Israeli diplomats were targeted by bomb attacks in Delhi and Tbilisi on Monday, officials said, with two people injured in the Indian capital when an embassy car exploded in a ball of fire.
Israeli Prime Minister Benjamin Netanyahu pointed the finger at Israel's regional arch-foe Iran.
"Iran is behind these attacks. It is the biggest exporter of terror in the world," Netanyahu told members of his rightwing Likud party.
Netanyahu said Israel has thwarted other attacks in recent months in Azerbaijan, Thailand and elsewhere.
"In all those cases, the elements behind these attacks were Iran and its protege Hizbullah," he said.
Israel would continue to act "with a firm hand" to stamp out "international terror coming from Iran," he said.
Iran's foreign ministry spokesman swiftly denied Netanyahu's accusations.
"We categorically reject the accusations made by the Zionist regime. They are part of a propaganda war," Ramin Mehmanparast was quoted as saying by Iran's Arabic-language channel Al-Alam.
"Iran condemns all acts of terrorism," he added.
Mehmanparast said Iran "has also been the victim of terrorist actions," adding that "the Zionist regime itself is based on state terrorism and occupation" in reference to Israeli-occupied Palestinian land.
Iran has accused Israel of involvement in a series of killings of officials and scientists involved in its controversial nuclear program.
The car which blew up in a high security area of central Delhi, a short distance from the Israeli embassy and Prime Minister Manmohan Singh's official residence, was badly burnt.
Police in the Georgian capital defused an explosive device found in the car of an Israeli embassy employee, the ex-Soviet state's interior ministry said.
Ravi Singh, a petrol pump attendant who was standing on the other side of the road from the Delhi blast, said: "There was a huge explosion. There was a woman and a driver in the car which was burning and the woman was dragged out."
Israeli embassy spokesman in New Delhi David Goldfarb said that one of the injured occupants of the car was an Israeli diplomat but declined to comment further. An Israeli security official said the diplomat was a woman.
Indian police cordoned off the area surrounding the burnt-out station wagon and investigators were at the site.
"We are examining the materials at the site and we are yet to get the experts' report so we still cannot say how the blast occurred," New Delhi police spokesman Rajan Bhagat told Agence France Presse.
He said there were no details about the condition of the two injured people but television reports said that one was in a critical condition.

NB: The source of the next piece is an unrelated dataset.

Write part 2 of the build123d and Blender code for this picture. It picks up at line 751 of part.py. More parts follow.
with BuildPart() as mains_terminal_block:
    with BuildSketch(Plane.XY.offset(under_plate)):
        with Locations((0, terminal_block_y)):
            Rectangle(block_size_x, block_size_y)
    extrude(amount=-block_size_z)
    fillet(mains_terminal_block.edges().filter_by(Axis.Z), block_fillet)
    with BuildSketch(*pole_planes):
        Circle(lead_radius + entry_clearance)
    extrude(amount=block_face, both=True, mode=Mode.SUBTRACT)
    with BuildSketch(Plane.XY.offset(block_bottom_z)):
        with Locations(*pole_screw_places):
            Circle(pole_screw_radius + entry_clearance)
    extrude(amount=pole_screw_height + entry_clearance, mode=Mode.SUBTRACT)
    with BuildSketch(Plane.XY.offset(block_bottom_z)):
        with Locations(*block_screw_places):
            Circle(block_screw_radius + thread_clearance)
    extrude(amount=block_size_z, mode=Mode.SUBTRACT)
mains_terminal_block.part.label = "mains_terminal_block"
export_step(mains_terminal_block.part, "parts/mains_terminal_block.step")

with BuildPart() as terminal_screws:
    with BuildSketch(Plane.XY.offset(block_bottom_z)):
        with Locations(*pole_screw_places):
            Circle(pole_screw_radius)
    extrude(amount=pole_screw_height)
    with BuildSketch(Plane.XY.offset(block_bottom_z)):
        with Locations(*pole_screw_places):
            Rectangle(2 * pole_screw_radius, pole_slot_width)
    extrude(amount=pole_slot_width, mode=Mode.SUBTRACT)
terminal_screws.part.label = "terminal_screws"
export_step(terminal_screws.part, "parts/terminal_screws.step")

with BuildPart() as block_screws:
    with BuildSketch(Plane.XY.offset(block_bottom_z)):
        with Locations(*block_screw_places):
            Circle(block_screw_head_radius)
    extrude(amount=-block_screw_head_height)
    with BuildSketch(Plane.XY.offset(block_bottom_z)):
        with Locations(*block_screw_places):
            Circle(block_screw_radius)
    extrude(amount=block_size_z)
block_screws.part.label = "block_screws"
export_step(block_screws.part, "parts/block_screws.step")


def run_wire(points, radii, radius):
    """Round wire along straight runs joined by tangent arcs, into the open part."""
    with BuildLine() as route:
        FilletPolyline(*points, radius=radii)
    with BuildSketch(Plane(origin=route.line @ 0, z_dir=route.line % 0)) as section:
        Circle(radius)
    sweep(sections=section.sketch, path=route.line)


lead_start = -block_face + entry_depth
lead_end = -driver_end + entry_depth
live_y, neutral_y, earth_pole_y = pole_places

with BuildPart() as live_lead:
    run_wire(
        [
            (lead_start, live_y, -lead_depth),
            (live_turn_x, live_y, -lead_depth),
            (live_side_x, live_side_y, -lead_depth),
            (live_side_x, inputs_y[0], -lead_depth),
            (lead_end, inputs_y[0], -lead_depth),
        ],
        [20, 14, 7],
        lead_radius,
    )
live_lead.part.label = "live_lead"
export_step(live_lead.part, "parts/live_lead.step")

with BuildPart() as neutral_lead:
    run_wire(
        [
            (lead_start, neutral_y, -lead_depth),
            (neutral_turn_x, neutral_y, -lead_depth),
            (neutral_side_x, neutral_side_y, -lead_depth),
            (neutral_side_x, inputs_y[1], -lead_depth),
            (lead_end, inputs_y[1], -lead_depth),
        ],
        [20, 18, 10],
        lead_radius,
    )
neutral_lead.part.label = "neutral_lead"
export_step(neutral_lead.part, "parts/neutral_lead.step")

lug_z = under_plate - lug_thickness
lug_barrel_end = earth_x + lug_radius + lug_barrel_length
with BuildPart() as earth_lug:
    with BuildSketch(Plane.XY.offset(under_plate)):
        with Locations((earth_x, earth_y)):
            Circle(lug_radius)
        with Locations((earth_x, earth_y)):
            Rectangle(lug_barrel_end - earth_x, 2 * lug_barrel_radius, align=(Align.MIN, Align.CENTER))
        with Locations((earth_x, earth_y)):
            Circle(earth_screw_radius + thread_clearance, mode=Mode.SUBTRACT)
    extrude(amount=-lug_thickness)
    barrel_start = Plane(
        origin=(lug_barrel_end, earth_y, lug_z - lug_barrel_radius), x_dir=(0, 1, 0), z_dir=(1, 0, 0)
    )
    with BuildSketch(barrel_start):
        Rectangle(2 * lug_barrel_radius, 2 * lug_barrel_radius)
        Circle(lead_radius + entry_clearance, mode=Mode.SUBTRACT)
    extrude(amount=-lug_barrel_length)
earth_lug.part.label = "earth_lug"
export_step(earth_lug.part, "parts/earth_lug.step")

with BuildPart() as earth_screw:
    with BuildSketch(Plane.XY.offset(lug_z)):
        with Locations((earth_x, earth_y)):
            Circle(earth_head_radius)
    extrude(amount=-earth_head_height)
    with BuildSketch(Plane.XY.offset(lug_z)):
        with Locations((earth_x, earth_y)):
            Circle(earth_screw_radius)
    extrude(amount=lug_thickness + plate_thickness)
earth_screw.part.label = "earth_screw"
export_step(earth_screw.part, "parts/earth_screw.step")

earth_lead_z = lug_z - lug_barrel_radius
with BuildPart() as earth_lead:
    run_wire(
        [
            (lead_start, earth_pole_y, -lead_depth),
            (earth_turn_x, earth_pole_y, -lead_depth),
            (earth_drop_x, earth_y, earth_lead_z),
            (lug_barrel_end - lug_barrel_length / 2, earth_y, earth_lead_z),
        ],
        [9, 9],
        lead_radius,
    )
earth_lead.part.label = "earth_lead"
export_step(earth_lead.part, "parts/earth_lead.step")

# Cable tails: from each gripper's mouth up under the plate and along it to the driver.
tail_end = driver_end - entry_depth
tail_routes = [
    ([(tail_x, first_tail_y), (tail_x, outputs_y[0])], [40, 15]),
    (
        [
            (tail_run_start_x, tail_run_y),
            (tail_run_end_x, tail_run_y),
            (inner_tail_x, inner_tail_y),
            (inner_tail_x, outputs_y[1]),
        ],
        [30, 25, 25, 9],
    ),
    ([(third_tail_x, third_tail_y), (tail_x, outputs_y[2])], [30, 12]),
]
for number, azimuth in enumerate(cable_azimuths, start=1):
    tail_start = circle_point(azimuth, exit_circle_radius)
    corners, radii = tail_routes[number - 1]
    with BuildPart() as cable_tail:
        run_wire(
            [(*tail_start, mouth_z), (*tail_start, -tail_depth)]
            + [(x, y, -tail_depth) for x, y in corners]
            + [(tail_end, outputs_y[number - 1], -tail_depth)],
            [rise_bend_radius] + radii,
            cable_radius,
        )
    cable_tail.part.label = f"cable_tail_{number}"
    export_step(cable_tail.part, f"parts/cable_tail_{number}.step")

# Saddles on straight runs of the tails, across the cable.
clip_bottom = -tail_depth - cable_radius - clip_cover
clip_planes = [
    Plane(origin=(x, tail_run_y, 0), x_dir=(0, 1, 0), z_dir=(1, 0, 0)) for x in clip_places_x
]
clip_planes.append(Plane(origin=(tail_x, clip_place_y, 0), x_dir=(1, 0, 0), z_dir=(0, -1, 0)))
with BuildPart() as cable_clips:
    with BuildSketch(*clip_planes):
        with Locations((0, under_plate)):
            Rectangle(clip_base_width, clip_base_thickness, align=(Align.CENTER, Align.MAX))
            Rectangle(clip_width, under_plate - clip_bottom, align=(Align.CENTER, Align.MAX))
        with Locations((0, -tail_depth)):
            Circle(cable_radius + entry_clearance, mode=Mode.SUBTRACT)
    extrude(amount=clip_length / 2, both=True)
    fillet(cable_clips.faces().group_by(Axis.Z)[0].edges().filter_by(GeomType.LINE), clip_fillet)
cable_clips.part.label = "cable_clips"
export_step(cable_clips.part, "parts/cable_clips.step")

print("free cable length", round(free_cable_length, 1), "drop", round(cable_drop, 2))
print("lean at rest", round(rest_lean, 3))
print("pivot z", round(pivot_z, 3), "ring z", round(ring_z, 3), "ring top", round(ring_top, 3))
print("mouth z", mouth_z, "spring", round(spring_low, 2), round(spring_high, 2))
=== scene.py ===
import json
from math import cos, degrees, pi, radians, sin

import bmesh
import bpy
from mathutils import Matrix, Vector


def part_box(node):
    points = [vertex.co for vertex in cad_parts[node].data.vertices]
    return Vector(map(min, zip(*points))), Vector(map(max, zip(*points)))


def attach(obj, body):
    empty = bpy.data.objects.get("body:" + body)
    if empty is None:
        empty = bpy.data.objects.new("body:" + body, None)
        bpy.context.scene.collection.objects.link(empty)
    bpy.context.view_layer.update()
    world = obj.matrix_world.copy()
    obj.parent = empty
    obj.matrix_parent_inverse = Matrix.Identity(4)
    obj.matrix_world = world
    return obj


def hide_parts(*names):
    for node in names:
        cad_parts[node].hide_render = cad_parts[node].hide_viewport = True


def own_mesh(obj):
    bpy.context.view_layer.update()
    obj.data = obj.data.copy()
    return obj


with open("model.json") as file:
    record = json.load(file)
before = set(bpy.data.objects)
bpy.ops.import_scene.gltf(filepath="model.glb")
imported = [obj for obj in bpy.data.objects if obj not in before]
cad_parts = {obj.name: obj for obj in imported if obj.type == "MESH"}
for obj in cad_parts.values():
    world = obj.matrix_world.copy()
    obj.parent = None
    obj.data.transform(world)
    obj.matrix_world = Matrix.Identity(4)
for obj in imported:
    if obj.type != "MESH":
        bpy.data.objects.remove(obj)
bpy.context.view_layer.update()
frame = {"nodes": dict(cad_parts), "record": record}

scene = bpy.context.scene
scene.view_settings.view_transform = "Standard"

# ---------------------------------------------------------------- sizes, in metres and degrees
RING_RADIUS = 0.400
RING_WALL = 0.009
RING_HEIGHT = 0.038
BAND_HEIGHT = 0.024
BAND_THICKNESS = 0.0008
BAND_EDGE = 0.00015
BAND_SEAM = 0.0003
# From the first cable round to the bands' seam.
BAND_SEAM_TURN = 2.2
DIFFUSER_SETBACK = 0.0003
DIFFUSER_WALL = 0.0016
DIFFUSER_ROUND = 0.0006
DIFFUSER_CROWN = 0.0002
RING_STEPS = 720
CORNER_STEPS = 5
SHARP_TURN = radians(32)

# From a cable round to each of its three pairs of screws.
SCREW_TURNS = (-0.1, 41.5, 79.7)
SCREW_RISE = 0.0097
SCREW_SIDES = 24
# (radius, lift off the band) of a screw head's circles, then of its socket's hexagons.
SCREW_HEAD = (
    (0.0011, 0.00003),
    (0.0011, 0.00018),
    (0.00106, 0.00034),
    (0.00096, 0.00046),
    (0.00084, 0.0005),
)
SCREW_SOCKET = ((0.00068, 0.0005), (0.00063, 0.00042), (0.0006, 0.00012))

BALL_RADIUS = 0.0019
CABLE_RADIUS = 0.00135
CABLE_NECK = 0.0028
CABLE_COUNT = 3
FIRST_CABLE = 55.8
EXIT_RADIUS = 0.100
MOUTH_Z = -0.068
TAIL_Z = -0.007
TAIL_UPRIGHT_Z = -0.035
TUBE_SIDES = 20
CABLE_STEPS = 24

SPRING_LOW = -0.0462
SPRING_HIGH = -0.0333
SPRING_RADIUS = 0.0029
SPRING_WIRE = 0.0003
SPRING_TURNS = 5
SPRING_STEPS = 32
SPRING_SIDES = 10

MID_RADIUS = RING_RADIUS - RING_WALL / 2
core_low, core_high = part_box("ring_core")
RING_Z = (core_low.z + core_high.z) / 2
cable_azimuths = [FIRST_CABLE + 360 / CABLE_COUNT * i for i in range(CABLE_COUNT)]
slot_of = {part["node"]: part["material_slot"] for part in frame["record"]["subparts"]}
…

A photograph on NDTV television showed flames shooting out of the vehicle when the explosion occurred.
"There was an explosion in an Israeli diplomat's car but we don't know how it happened, Goldfarb said.
"We are in constant contact with the local authorities."

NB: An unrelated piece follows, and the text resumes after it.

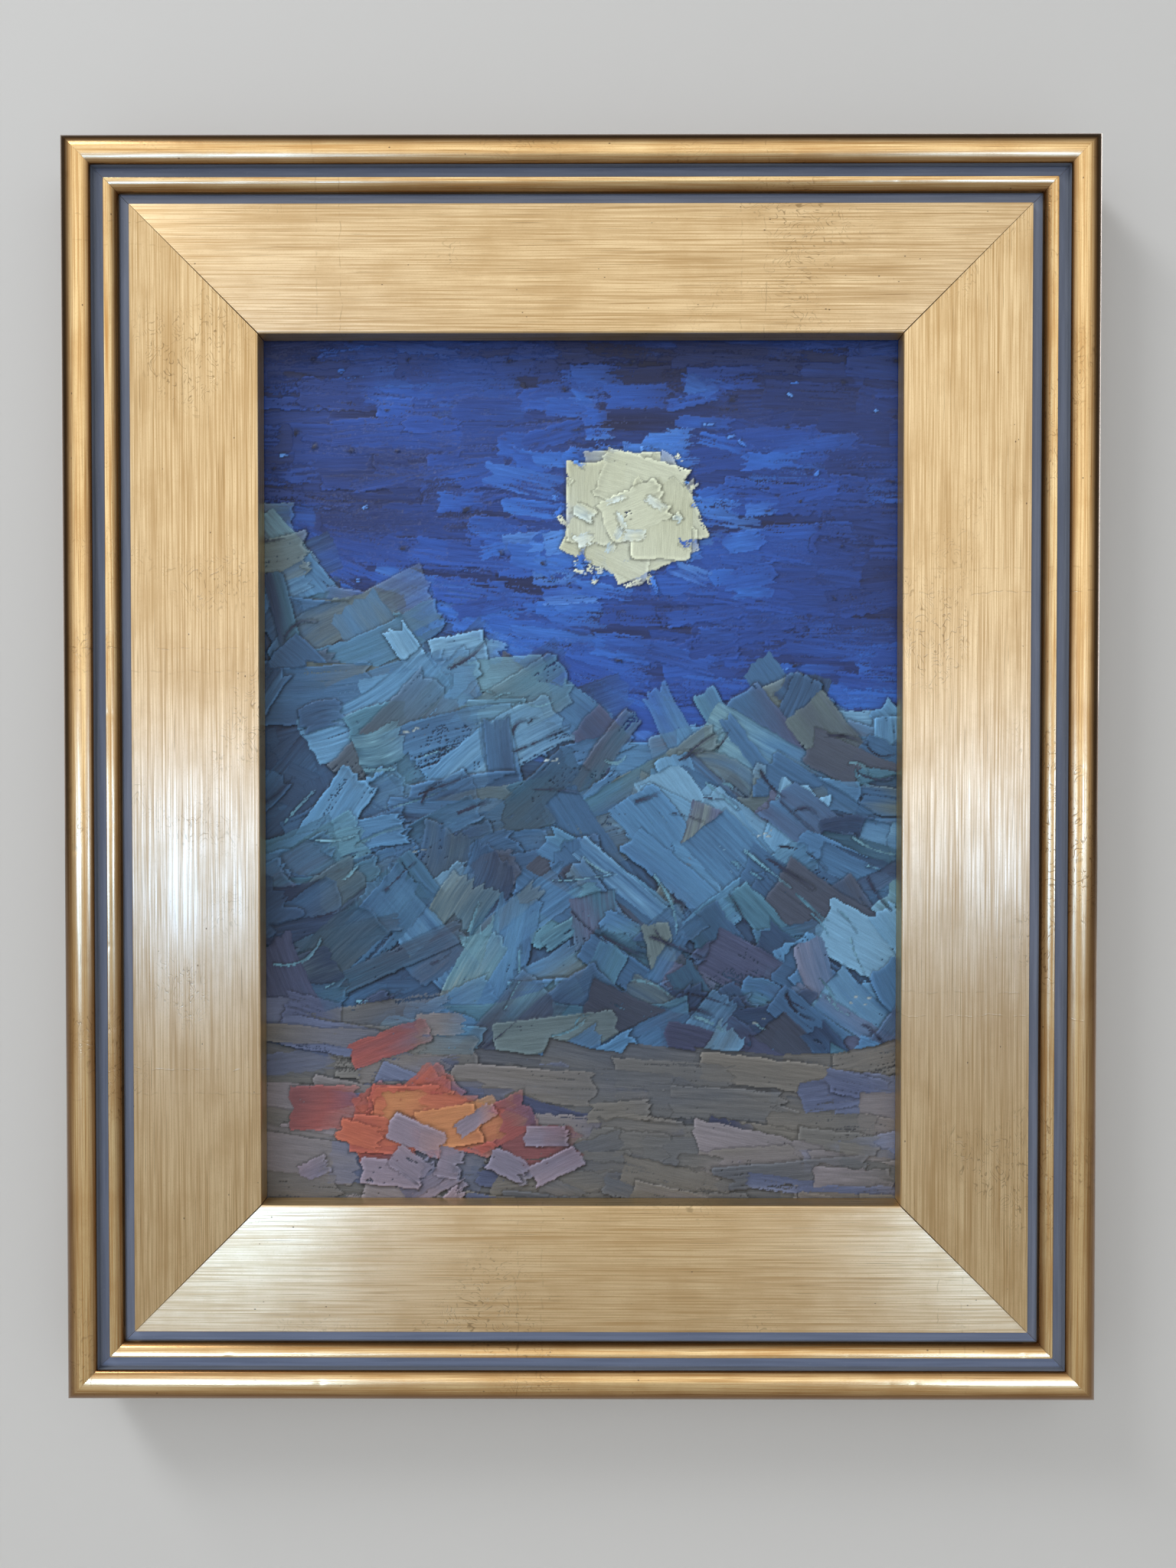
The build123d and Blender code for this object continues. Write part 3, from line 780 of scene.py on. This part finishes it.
def paint_moon(canvas):
    """Straight-edged slabs round a centre, so that the disc has corners, then a few dabs over them."""
    rng = canvas.rng
    for turn in (100, 20, 300, 235, 165, 60, 345):
        x, z = around_moon(math.radians(turn + rng.uniform(-8, 8)), 0.5, 0.48)
        size = (rng.uniform(1.15, 1.5) * MOON_RADIUS, rng.uniform(0.75, 0.95) * MOON_RADIUS)
        colours = canvas.pair(CREAM, 0.4, 0.7, 0.2)
        tilt = turn + 90 + rng.uniform(-16, 16)
        canvas.stroke(x, z, tilt, *size, *colours, 0.2, 0.0, 0.3, 1.2, streaky=0.3)
    colours = canvas.pair(CREAM, 0.6, 0.5)
    canvas.stroke(MOON[0] + 2, MOON[1] + 1, 24, 24, 15, *colours, 0.2, 0.0, 0.3, 1.2, streaky=0.3)
    for _ in range(9):
        turn, far = rng.uniform(0, 2 * math.pi), rng.uniform(0.15, 0.85)
        x, z = around_moon(turn, far, far)
        colours = (canvas.pick(PALE, 0.6, 0.3), canvas.pick(CREAM, 0.8, 0.2))
        tilt = rng.uniform(-70, 70)
        canvas.stroke(x, z, tilt, *canvas.size((4, 9), (2, 5)), *colours, 0.16, 0.3, 0.2)
    for _ in range(26):
        turn, far = rng.uniform(0, 2 * math.pi), rng.uniform(0.92, 1.12)
        x, z = around_moon(turn, far, far)
        palette, light = (SKY, 0.85) if rng.random() < 0.45 else (CREAM, 0.6)
        colour = canvas.pick(palette, light)
        size = canvas.size((2, 7), (1, 2.4))
        canvas.stroke(x, z, rng.uniform(-80, 80), *size, colour, colour, 0.12, 0.5, 0.12, 0.6)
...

Israeli foreign ministry spokesman Yigal Palmor told AFP in Jerusalem that Israeli authorities were investigating the blast in New Delhi as well as the incident Tbilisi.

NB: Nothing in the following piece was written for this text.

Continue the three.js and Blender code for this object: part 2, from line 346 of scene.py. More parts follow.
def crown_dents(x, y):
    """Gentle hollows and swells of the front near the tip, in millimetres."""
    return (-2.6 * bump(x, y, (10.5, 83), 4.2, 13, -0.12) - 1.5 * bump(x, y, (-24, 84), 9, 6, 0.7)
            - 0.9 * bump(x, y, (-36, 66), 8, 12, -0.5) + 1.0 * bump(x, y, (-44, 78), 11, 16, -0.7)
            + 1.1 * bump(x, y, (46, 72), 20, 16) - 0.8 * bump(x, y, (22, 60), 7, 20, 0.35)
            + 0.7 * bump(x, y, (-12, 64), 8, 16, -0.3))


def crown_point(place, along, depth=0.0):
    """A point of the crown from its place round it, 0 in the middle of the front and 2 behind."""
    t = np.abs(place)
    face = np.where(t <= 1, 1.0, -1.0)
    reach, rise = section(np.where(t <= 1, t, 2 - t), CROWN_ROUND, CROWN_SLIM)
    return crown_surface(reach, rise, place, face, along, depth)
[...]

"We are looking into both of these incidents and cooperating with the local law enforcement agencies," Palmor told AFP.
Israeli Foreign Minister Avigdor Lieberman said the attacks proved that Israelis both at home and abroad were "a target for terrorists."
"We are facing physical terror as well as political terror on a daily basis," Lieberman said in a statement, in which he said Israel knew "how to identify those who are responsible."
"These attacks also remind us of the fact that Israeli diplomats are on the front lines of the campaign that Israel is dealing with around the world."
The attacks came between the anniversaries of the deaths of two top Hizbullah leaders, Imad Mughniyeh and Abbas Moussawi, which spark annual travel warnings from the Israeli government.
Top Hizbullah military commander Mughniyeh was killed in a car bombing in Damascus on February 12, 2008, while Moussawi, the group's secretary general, was killed by an Israeli missile on February 16, 1992.
Both attacks were blamed on Israel and sparked vows of revenge from the Lebanese armed group.
A Jewish center run by the ultra-Orthodox Lubavitch movement was among the targets in the November 2008 attacks in Mumbai, which India blames on the Pakistani-based Lashkar-e-Taiba, in which 10 gunmen killed at least 188 people.
The last militant strike in New Delhi was last September when a bomb outside the High Court killed 14 people -- the latest in a series of blasts that has shaken public confidence in the Indian government's counter-terror capabilities.